*Supplied data*.
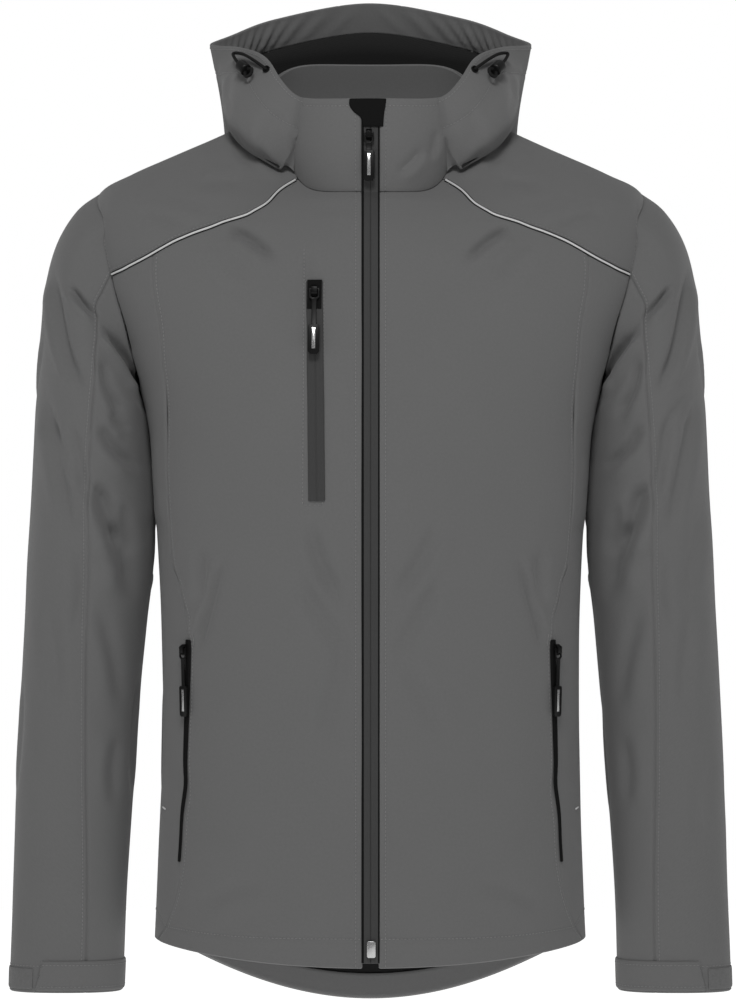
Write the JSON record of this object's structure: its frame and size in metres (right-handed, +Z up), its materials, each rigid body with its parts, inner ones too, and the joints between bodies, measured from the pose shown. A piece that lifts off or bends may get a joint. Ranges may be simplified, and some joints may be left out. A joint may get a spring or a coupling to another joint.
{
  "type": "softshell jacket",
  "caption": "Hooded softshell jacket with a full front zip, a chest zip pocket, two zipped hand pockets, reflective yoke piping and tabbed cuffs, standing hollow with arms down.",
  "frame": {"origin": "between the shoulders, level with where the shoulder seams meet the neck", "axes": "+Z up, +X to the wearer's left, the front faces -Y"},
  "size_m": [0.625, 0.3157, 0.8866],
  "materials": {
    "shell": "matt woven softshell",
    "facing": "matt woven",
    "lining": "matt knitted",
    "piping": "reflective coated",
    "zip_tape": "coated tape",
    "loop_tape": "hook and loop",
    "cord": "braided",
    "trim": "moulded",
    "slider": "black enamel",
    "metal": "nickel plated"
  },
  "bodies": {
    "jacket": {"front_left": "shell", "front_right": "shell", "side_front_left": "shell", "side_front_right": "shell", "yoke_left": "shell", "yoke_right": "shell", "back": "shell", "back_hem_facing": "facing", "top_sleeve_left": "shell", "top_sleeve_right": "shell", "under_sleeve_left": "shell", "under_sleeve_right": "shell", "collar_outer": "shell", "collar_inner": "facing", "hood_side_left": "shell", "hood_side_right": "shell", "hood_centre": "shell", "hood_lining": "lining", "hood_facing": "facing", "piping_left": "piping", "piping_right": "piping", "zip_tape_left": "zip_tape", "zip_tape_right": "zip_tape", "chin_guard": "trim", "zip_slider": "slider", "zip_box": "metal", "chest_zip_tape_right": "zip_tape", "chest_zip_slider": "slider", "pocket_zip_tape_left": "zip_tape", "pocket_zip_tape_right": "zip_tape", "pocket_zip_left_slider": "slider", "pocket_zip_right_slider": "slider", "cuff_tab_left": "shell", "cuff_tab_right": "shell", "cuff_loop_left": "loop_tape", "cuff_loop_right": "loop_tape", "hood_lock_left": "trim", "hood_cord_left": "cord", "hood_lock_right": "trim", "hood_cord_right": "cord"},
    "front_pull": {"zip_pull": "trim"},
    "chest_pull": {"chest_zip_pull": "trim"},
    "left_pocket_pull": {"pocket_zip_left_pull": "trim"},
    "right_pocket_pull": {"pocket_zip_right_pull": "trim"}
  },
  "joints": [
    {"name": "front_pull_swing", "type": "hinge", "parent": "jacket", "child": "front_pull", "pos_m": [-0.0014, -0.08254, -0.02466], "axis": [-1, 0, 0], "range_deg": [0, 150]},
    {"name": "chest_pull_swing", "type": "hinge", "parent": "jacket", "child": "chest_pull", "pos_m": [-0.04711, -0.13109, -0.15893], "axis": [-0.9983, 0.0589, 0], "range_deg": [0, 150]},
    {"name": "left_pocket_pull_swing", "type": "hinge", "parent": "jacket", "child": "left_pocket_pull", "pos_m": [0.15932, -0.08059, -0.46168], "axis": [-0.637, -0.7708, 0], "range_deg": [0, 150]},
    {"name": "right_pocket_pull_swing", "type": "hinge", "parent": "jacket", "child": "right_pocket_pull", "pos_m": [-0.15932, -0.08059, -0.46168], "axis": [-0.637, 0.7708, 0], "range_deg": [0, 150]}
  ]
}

*To do*. How many of the lines above contain the string "frame"? Give the number only.

*Reply to the task*. 2